Secondly, having a specific fibronectin receptor elicited as a consequence of the EMT also has selective advantages for tumor cells. The colonic epithelium resides upon a basement membrane, composed primarily of laminins, collagen IV, and proteoglycans, which provides an interface with the lamina propria beneath (26
). The structural composition of this zone differs in its high fibrillar collagen content, and also in enrichment with fibronectin and tenascin, both ligands for αvβ6 (14
). Thus, an enhanced migratory capacity on fibronectin would facilitate the escape and dissemination of invading colon carcinoma cells into the lamina propria. Moreover, αvβ6 expression and fibronectin recognition may also be important for colonization of the liver, the primary site for metastases derived from colorectal tumors. In addition to the anatomical consideration that portal blood flow from the colon goes directly to this organ, our data suggest that there may be an additional dimension to colonization that specifically involves αvβ6. Since there is no basement membrane under the endothelium of liver microvessels as in other tissues, it has been suggested that adhesion to fibronectin may be of central importance for liver metastasis, because it is abundant on the surface of hepatocytes (28
). We propose, therefore, that an increased propensity to adhere to fibronectin would promote colon carcinoma metastasis to the liver by aiding extravasation.

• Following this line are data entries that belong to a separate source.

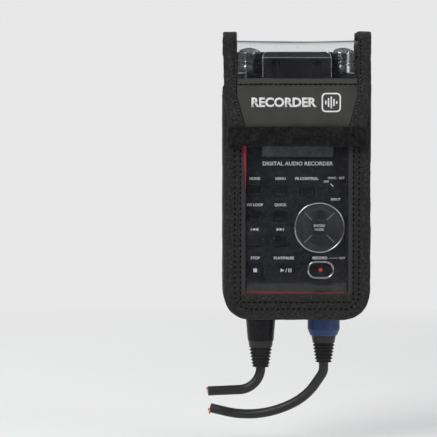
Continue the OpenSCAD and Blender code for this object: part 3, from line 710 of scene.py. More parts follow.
def fibres(shape, spots, up, length, lean=0.9, radius=0.07):
    """Curled nap: short tapering three-sided hairs standing on given spots."""
    for spot in spots:
        turn = random.uniform(0, tau)
        side = up.orthogonal().normalized()
        side.rotate(Matrix.Rotation(turn, 3, up))
        other = up.cross(side)
        tall = length * random.uniform(0.5, 1.25)
        lean_by = random.uniform(-lean, lean)
        rings = []
        for t, r in ((0, 1), (0.55, 0.85), (1, 0.35)):
            bend = sin(t * 2.2) * lean_by * tall
            centre = spot + up * (t * tall * MM) + side * (bend * MM)
            rings.append([centre + side * (a * MM) + other * (b * MM)
                          for a, b in oval(radius * r, radius * r, 3)])
        shape.skin(rings)


PANEL_Y = span("front_panel")[0][1]
STRAP_Y = span("flap_frame")[0][1]
GREY_Y = span("flap_panel")[0][1]
BAND_Y = span("flap_band")[0][1]
FILM_Y = span("window_film")[0][1]
WINDOW_HALF, WINDOW_TOP, WINDOW_LOW = 32, 18, -74.4
PANEL_HAIRS, BAND_HAIRS, BAND_EDGE_HAIRS = 3600, 5200, 1100

# ---------------------------------------------------------------- pouch

shell = padded("pouch_shell_cloth", "pouch_shell", 1.9, 5.0, 0.4, ((26, 0.5), (7, 0.3), (2.2, 0.12)))
piece(shell, "pouch_cloth", stands_for=("pouch_shell",))

panel = padded("front_panel_cloth", "front_panel", 1.1, 5.0, 0.5, ((18, 0.3), (5, 0.22), (1.8, 0.1)))
ROWS = ((38.8, -83.8, 9), (35.3, -79.6, 3.2))
groove(panel, [plane(tub(half, low, 30, r), 0) for half, low, r in ROWS],
       1.1, 0.25, OUT)
piece(panel, "pouch_cloth", stands_for=("front_panel",))

# felt turned over the window's bottom edge
path = densify([P(x, PANEL_Y + 0.6, -76.9) for x in (-35.5, 35.5)], 1.5)
lip = [(2.4, 0), (2.3, 0.6), (1.9, 1.0), (1.0, 1.18), (0, 1.22), (-1.0, 1.18), (-1.9, 1.0),
       (-2.3, 0.6), (-2.4, 0), (-1.6, -0.9), (1.6, -0.9)]
turned = swept("front_panel_lip", path, lip, "pouch_cloth", ((8, 0.25), (2.2, 0.14)))

# rolled edge where the front panel meets the sides
path = plane(tub(42.9, -87.8, 31, 14.0, 1.6), PANEL_Y + 1.1)
roll = [(3.0, 0.2), (2.75, 0.95), (2.1, 1.5), (1.1, 1.78), (0, 1.84), (-1.1, 1.78), (-2.1, 1.6),
        (-2.9, 1.3), (-3.4, 0.9), (-3.5, 0.2), (-2.6, -1.6), (-1.4, -3.2), (1.2, -3.2), (2.7, -1.5)]
if facing(path, OUT)[0][1].x > 0:
    roll = [(-a, b) for a, b in roll]
edge = swept("edge_binding_roll", path, roll, "pouch_cloth", ((9, 0.3), (2.4, 0.16)),
             slot="webbing", stands_for=("edge_binding",))


def window_ring(grow, r, depth):
    """A closed path round the window, grown by an amount and depth behind the panel's face."""
    outline = rounded_box(0, (WINDOW_TOP + WINDOW_LOW) / 2, 2 * WINDOW_HALF + grow,
                          WINDOW_TOP - WINDOW_LOW + grow, r)
    return densify(plane(outline, PANEL_Y + depth), 1.6, True)


# smooth tape folded over the window's edge
tape = [(-1.5, -1.0), (1.3, -1.0), (1.55, -0.6), (1.62, 0.2), (1.4, 0.86), (0.8, 1.12),
        (0, 1.22), (-0.8, 1.12), (-1.4, 0.86), (-1.62, 0.2)]
binding = swept("window_binding_tape", window_ring(3.0, 2.4, 0.95), tape, "binding_grey",
                ((6, 0.16), (2, 0.05)), True, stands_for=("window_binding",))

# felt rim between the tape and the stitching
rim = [(-1.7, -0.9), (1.7, -0.9), (1.8, 0.2), (1.2, 0.85), (0, 0.98), (-1.2, 0.85), (-1.8, 0.2)]
felt_rim = swept("window_rim_felt", window_ring(7.2, 3.6, 0.9), rim, "pouch_cloth",
                 ((6, 0.12), (1.8, 0.08)), True)

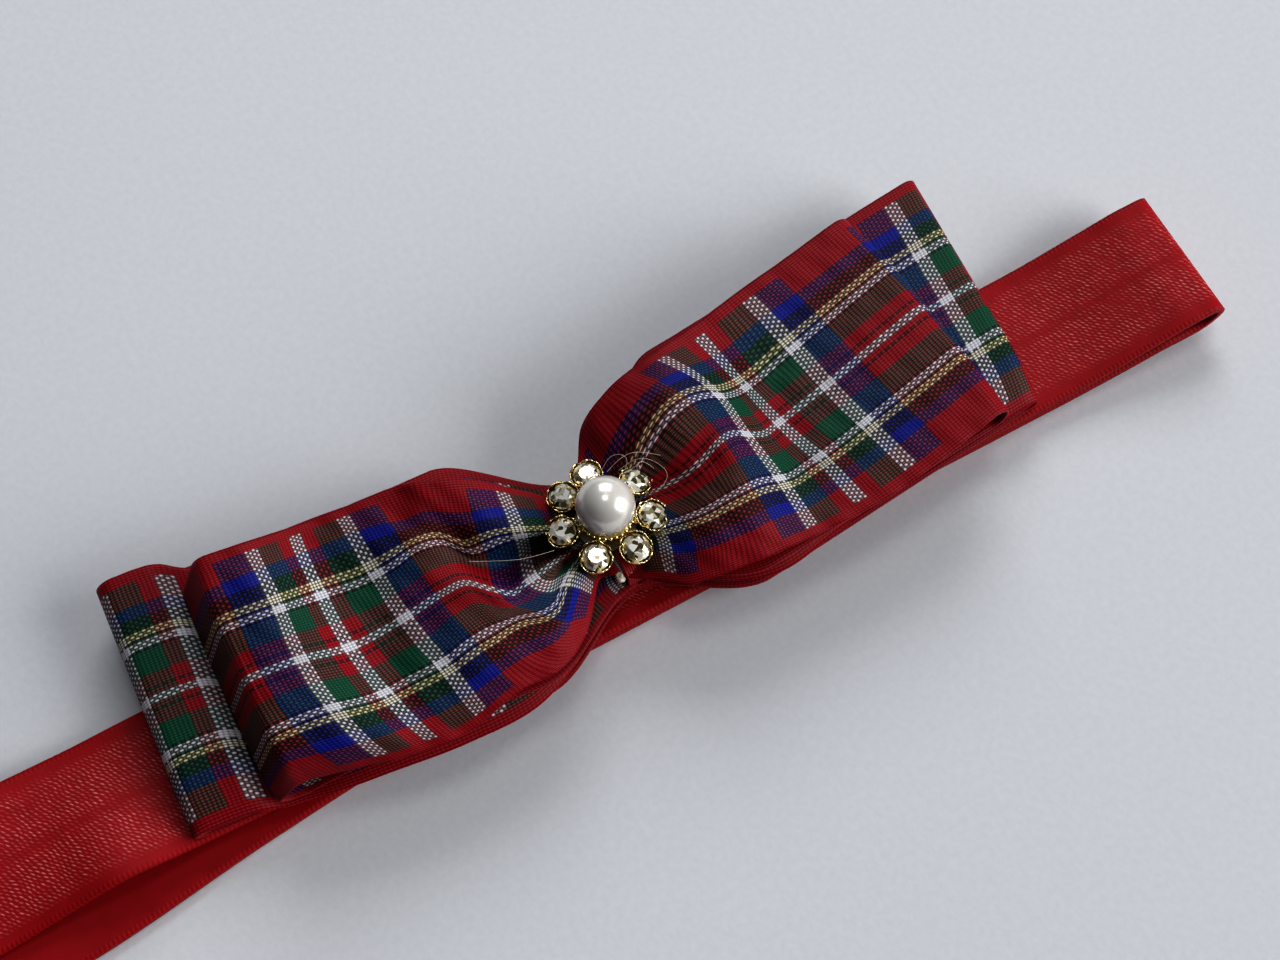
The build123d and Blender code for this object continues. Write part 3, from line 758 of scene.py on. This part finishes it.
# Lower ribbon, top layer: x, middle's y, half width, z
LOWER_TOP = [
    (-43.2, 5.9, 12.5, 6.5),
    (-40.6, 5.6, 12.5, 6.6),
    (-39.4, 5.4, 12.5, 6.5),
    (-38.5, 5.2, 12.5, 5.9),
    (-37.7, 5.0, 12.5, 4.7),
    (-36.8, 4.7, 12.5, 3.9),
    (-35.0, 4.4, 12.5, 3.7),
    (-31.0, 3.5, 12.5, 4.9),
    (-27.0, 2.9, 12.5, 5.9),
    (-20.0, 2.0, 12.5, 6.2),
    (-12.0, 1.5, 11.7, 5.6),
    (-8.0, 1.1, 9.5, 5.0),
    (-4.0, 1.0, 6.6, 4.7),
    (0.0, 1.0, 6.0, 4.7),
    (4.0, 1.0, 6.8, 5.2),
    (8.0, 1.5, 9.8, 6.1),
    (12.0, 2.3, 12.0, 6.3),
    (20.0, 3.6, 12.4, 6.3),
    (30.0, 5.2, 12.5, 6.4),
    (38.0, 5.8, 12.8, 6.6),
    (42.4, 6.2, 12.9, 6.5),
]
# Weft lines of the lower ribbon: mm along the cloth from its left pivot, then x
LOWER_WEFTS = [(-4.5, -43.2), (0.0, -38.7), (78.0, 40.3), (81.0, 43.0)]
LOWER_FOLD_Z = 2.6
LOWER_WAIST_Z = 3.2
LOWER_HALF_LENGTH = 43.0
FOLD_SLANT = 0.75  # in x, from a fold's middle to its edge
DROOP = 0.75  # share of the room below that the near edge sinks by
ROOM_BELOW_Z = 3.3
UPPER_GAP = 0.6  # from the lower ribbon's top layer up to the upper ribbon's under layer


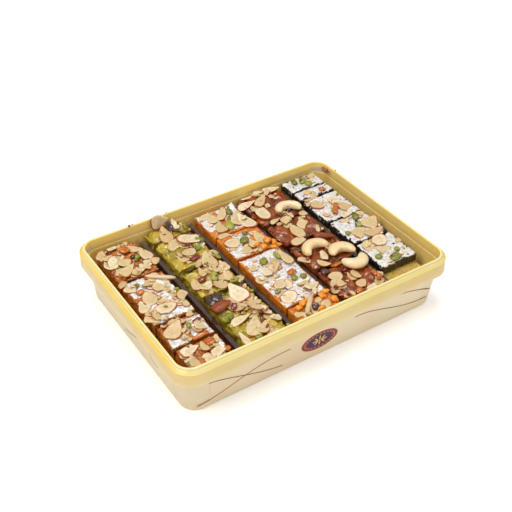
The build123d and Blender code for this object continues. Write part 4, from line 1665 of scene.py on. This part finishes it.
class Panel:
    """The printed face of one side wall; places on it are millimetres across and up."""

    FILM = 0.2  # thickness of the label film
    INK = 0.03  # thickness of one layer of ink

    def __init__(self, side: Side) -> None:
        """Chooses the wall."""
        self.axis, self.sign = side.value

    def at(self, across: float, up: float, layer: float) -> Vector:
        """A place on the face.

        Args:
            across: millimetres to the right of the middle, seen from outside.
            up: height in millimetres.
            layer: how many layers of ink lie below it.

        Returns:
            The place in metres.
        """
        shape = Finish.TUB.value
        half = shape.half_width if self.axis == "y" else shape.half_length
        out = half - (shape.height - up) * shape.draft + self.FILM + self.INK * (layer + 0.3)
        if self.axis == "y":
            return Vector((-across * self.sign, out * self.sign, up)) * MM
        return Vector((out * self.sign, across * self.sign, up)) * MM

    def plate(self, loops: list[list[tuple[float, float]]], layer: int, name: str) -> bpy.types.Object:
        """Closed flat plates of ink.

        Args:
            loops: outlines on the face.
            layer: how many layers of ink lie below.
            name: name of the object.

        Returns:
            One mesh of all plates.
        """
        verts, faces = [], []
        for loop in loops:
            n, first = len(loop), len(verts)
            verts += [self.at(a, u, layer + top) for top in (0, 1) for a, u in loop]
            faces += [tuple(range(first, first + n))[::-1], tuple(range(first + n, first + 2 * n))]
            faces += band(first, first + n, n)
        obj = new_object(name, verts, faces, smooth=False)
        face_outwards(obj.data)
        return obj


def oval(
    middle: tuple[float, float], half: tuple[float, float], turn: float = 0.0, steps: int = 48
) -> list[tuple[float, float]]:
    """Outline of an ellipse.

    Args:
        middle: its middle.
        half: half its width and half its height.
        turn: degrees that it is turned.
        steps: number of its points.

    Returns:
        The points, in the unit of the sizes.
    """
    c, s = math.cos(math.radians(turn)), math.sin(math.radians(turn))
    points = []
    for k in range(steps):
        a = 2 * math.pi * k / steps
        x, y = half[0] * math.cos(a), half[1] * math.sin(a)
        points.append((middle[0] + x * c - y * s, middle[1] + x * s + y * c))
    return points


def stroke(knots: tuple[tuple[float, float], ...], width: float, steps: int = 28) -> list[tuple[float, float]]:
    """Outline of a curved line of even width.

    Args:
        knots: four points of a Bezier curve.
        width: width of the line.
        steps: number of points along it.

    Returns:
        The points, along one side and back along the other.
    """
    t = np.linspace(0, 1, steps)[:, None]
    a, b, c, d = (np.array(k, float) for k in knots)
    line = a * (1 - t) ** 3 + 3 * b * t * (1 - t) ** 2 + 3 * c * t**2 * (1 - t) + d * t**3
    along = np.gradient(line, axis=0)
    side = np.c_[-along[:, 1], along[:, 0]] / np.linalg.norm(along, axis=1)[:, None] * width / 2
    return [tuple(p) for p in np.r_[line + side, (line - side)[::-1]]]


class LabelPrint:
    """A plain printed decoration: fine gold-brown sweeps and an oval medallion with an eight-petal rosette."""

    MIDDLE = (-2.8, 18.4)
    HALF = (17.0, 9.2)
    PETALS, PETAL, PETAL_REACH = 8, (2.4, 0.7), (4.4, 2.6)
    BEADS, BEAD, BEAD_REACH = 24, (0.5, 0.45), (13.9, 7.0)
    LINE = 0.95
    FRONT_SWEEPS = (
        ((-110.0, 7.0), (-86.0, 8.0), (-64.0, 25.0), (-30.0, 23.5)),
        ((-100.0, 27.0), (-84.0, 25.5), (-62.0, 12.0), (-36.0, 9.0)),
        ((30.0, 26.0), (52.0, 27.5), (76.0, 9.0), (106.0, 10.5)),
        ((62.0, 29.0), (78.0, 29.5), (94.0, 25.0), (108.0, 18.5)),
    )
    LEFT_SWEEPS = (
        ((-14.0, 12.0), (-4.0, 12.5), (4.0, 20.0), (16.0, 20.5)),
        ((22.0, 21.0), (28.0, 20.0), (32.0, 15.0), (40.0, 14.5)),
    )

    def build(self) -> None:
        """Prints the front and the left label."""
        front, left = Panel(Side.FRONT), Panel(Side.LEFT)
        x, y = self.MIDDLE
        a, b = self.HALF
        places = oval((x, y), self.PETAL_REACH, 0, self.PETALS)
        petals = [oval(place, self.PETAL, k * 360 / self.PETALS, 20) for k, place in enumerate(places)]
        beads = [oval(place, self.BEAD, 0, 12) for place in oval((x, y), self.BEAD_REACH, 0, self.BEADS)]
        front_sweeps = [stroke(k, self.LINE) for k in self.FRONT_SWEEPS]
        left_sweeps = [stroke(k, self.LINE) for k in self.LEFT_SWEEPS]
        parts = (
            ("front_print_sweeps", front, front_sweeps, 0, Finish.GOLD_LINE),
            ("left_print_sweeps", left, left_sweeps, 0, Finish.GOLD_LINE),
            ("front_medallion_rim", front, [oval((x, y), (a, b))], 0, Finish.GOLD_LINE),
            ("front_medallion_field", front, [oval((x, y), (a - 0.5, b - 0.5))], 1, Finish.MAROON),
            ("front_medallion_oval", front, [oval((x, y), (a - 5.0, b - 3.6))], 2, Finish.INDIGO),
            ("front_medallion_rosette", front, petals + beads, 3, Finish.PALE_GOLD),
        )
        for name, panel, loops, layer, which in parts:
            settle(panel.plate(loops, layer, name), "tub", "label_print", which)


class RimCrumbs:
    """A few crumbs that fell on the rim while the box was filled."""

    # where each lies in millimetres, its length, how it is turned and its look
    PLACES = (
        (-75.5, 86.3, 49.8, 3.4, 60.0, Finish.RIM_CRUMB),
        (-72.4, 86.4, 49.6, 1.8, 120.0, Finish.RIM_CRUMB),
        (117.3, 72.9, 45.6, 6.5, 95.0, Finish.RIM_CRUMB),
        (117.9, 76.8, 45.4, 3.4, 20.0, Finish.WHOLE_ALMOND),
        (118.2, 68.6, 45.4, 3.0, 70.0, Finish.RIM_CRUMB),
        (120.9, 62.0, 49.6, 2.2, 30.0, Finish.RIM_CRUMB),
        (-40.5, 86.7, 49.6, 1.6, 10.0, Finish.RIM_CRUMB),
    )

    def build(self) -> None:
        """Lays the crumbs."""
        for number, (x, y, z, length, turn, which) in enumerate(self.PLACES, 1):
            recipe = Lump(square=0.3, flat=0.5, rough=0.4, height=length * 0.45, rings=5, sides=8)
            obj = recipe.build(f"rim_crumb_{number}", SEED + number)
            spin = Matrix.Rotation(math.radians(turn), 4, "Z")
            size = Matrix.Diagonal((length * MM, length * 0.7 * MM, MM, 1))
            obj.data.transform(Matrix.Translation(Vector((x, y, z)) * MM) @ spin @ size)
            settle(obj, "tub", "almond", which)


class Slabs:
    """The slabs under the cut sweets and the cream layer under the chocolate row."""

    FIRST_SEED = SEED + 90

    def build(self) -> None:
        """Builds the slabs and the cream layer."""
        for i, row in enumerate(ROWS, 1):
            node = f"lower_slab_{i}"
            slab = SweetBlock(node, 1.5 * MM).build(0.6, 0.2, self.FIRST_SEED + i)
            settle(slab, node, row.slot, row.look, node)
        cream = SweetBlock("cream_layer", 1.0 * MM).build(0.9, 0.35, self.FIRST_SEED + 7)
        settle(cream, "cream_layer", "cream_barfi", Finish.CREAM, "cream_layer")


# ---------------------------------------------------------------- stage


@dataclass(frozen=True)
class Lamp:
    """A soft lamp: where it hangs, what it faces, its size and its power."""

    name: str
    place: tuple[float, float, float]
    size: float
    power: float
    colour: str = "#ffffff"


class Studio:
    """Camera, lamps, floor and backdrop."""

    EYE = Vector((-301.546, -453.892, 467.186)) * MM
    AIM = Vector((25.87, 48.41, 0.0)) * MM
    ROLL = math.radians(0.14)
    LENS = 60.18
    MIDDLE = Vector((0, 0, 0.03))  # what the lamps face
    FLOOR_REACH = 3.0
    FLOOR_GLOW = 0.3
    ROOM_LIGHT = 0.4
    BACKDROP_LIGHT = 1.0
    LAMPS = (
        Lamp("key_left", (-0.8, -0.05, 1.1), 0.6, 7.8, "#fffaf2"),
        Lamp("top", (0.1, 0.25, 1.2), 0.6, 7.0),
        Lamp("front_fill", (-0.05, -1.2, 0.6), 1.1, 5.0, "#fff8ee"),
        Lamp("right_fill", (1.1, -0.1, 0.7), 0.9, 1.8),
    )

    def build(self) -> None:
        """Sets everything up."""
        self.camera()
        for lamp in self.LAMPS:
            self.lamp(lamp)
        self.floor()
        self.world()

    def camera(self) -> None:
        """Places the camera where the photograph was taken from."""
        data = bpy.data.cameras.new("camera")
        data.lens = self.LENS
        data.sensor_width = 36.0
        data.clip_start = 0.01
        obj = linked("camera", data)
        back = (self.EYE - self.AIM).normalized()
        right = Vector((0, 0, 1)).cross(back).normalized()
        up = back.cross(right)
        turned_right = right * math.cos(self.ROLL) + up * math.sin(self.ROLL)
        turned_up = up * math.cos(self.ROLL) - right * math.sin(self.ROLL)
        attitude = Matrix((turned_right, turned_up, back)).transposed()
        obj.matrix_world = Matrix.Translation(self.EYE) @ attitude.to_4x4()
        bpy.context.scene.camera = obj

    def lamp(self, lamp: Lamp) -> None:
        """Hangs one lamp facing the box.

        Args:
            lamp: its place, size, power and colour.
        """
        data = bpy.data.lights.new(lamp.name, "AREA")
        data.size = lamp.size
        data.energy = lamp.power
        data.color = linear(lamp.colour)[:3]
        obj = linked(lamp.name, data)
        obj.location = lamp.place
        obj.rotation_euler = (Vector(lamp.place) - self.MIDDLE).to_track_quat("Z", "Y").to_euler()

    def floor(self) -> None:
        """Lays a pale floor."""
        sides = ((-1, -1), (1, -1), (1, 1), (-1, 1))
        corners = [(x * self.FLOOR_REACH, y * self.FLOOR_REACH, 0) for x, y in sides]
        obj = new_object("floor", corners, [(0, 1, 2, 3)])
        s = Shader("pale_studio_floor")
        seen = s.times(s.add("ShaderNodeLightPath").outputs["Is Camera Ray"], self.FLOOR_GLOW)
        s.set(Base_Color="#f4f3f1", Roughness=0.7, Specular_IOR_Level=0.2, Emission_Strength=seen)
        obj.data.materials.append(s.material)

    def world(self) -> None:
        """Lights the room evenly; the camera sees a near-white backdrop."""
        world = bpy.data.worlds.new("studio")
        world.use_nodes = True
        tree = world.node_tree
        background = tree.nodes["Background"]
        path = tree.nodes.new("ShaderNodeLightPath")
        level = tree.nodes.new("ShaderNodeMapRange")
        level.inputs["To Min"].default_value = self.ROOM_LIGHT
        level.inputs["To Max"].default_value = self.BACKDROP_LIGHT
        tree.links.new(path.outputs["Is Camera Ray"], level.inputs["Value"])
        tree.links.new(level.outputs["Result"], background.inputs["Strength"])
        background.inputs["Color"].default_value = linear("#ffffff")
        bpy.context.scene.world = world


def main() -> None:
    """Dresses the whole box."""
    logging.basicConfig(level=logging.INFO, format="%(name)s %(message)s")
    scene = bpy.context.scene
    scene.view_settings.view_transform = "Standard"
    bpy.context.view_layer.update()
    Tub().build()
    LabelPrint().build()
    RimCrumbs().build()
    Slabs().build()
    larder = Larder()
    strewer = Strewer(larder, laying_tree())
    crumbs = crumb_tree()
    for number, row in enumerate(ROWS):
        SweetRow(row, strewer, crumbs).build(SEED + 100 * (number + 1))
    Studio().build()
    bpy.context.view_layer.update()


if __name__ == "__main__":
    main()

The key conclusion of this study relates to the expression of αvβ6 in human colorectal cancer. We identified this receptor as a marker of aggressive carcinoma, in part based on its high frequency of expression (almost 40%) in malignant tumors. Additional compelling evidence for the involvement of αvβ6 in tumor progression is provided by our demonstration of β6 expression in both lymphatic and hepatic metastases derived from human colorectal carcinomas. However, the result of greatest consequence is that analysis of the clinical data revealed that elevated β6 expression, rather than the simple presence or absence of the receptor, is linked to significantly reduced survival times. Even more striking was the discovery that its value as a prognostic marker is more significant for early-stage tumors. It is likely that the effects of β6 expression on late-stage tumors are masked by additional genetic and epigenetic alterations. However, based on our results, it is tempting to speculate that the EMT process can contribute directly to tumor progression and development of metastatic disease, and that αvβ6 represents a novel marker for this event. Moreover, the hazard ratio analysis confirmed that this receptor is a stand-alone variable, similar to those of stage and age at diagnosis, for colorectal tumors, and indicated that high expression of this integrin is an independent and important risk factor for patient survival. Overall, these findings establish αvβ6 as a novel prognostic indicator for human colon cancer and validate our EMT model as a valuable tool for the identification of clinically relevant markers.
Finally, a potentially important consequence of our work is that αvβ6 may be an attractive therapeutic candidate for colon cancer and, in particular, that it may be possible to selectively target invading and metastasizing cells. Furthermore, because elevated β6 expression is predictive of outcome in early-stage disease, it may also be a feasible target for earlier intervention and treatment. Targeting integrin function has emerged as a legitimate therapeutic strategy for several disease types. In this regard, the current development and characterization of function-blocking anti-β6 antibodies (29
) offer the promise of new reagents and novel treatments not only for diseases such as fibrosis but also, in light of the findings presented here, for aggressive colorectal cancer.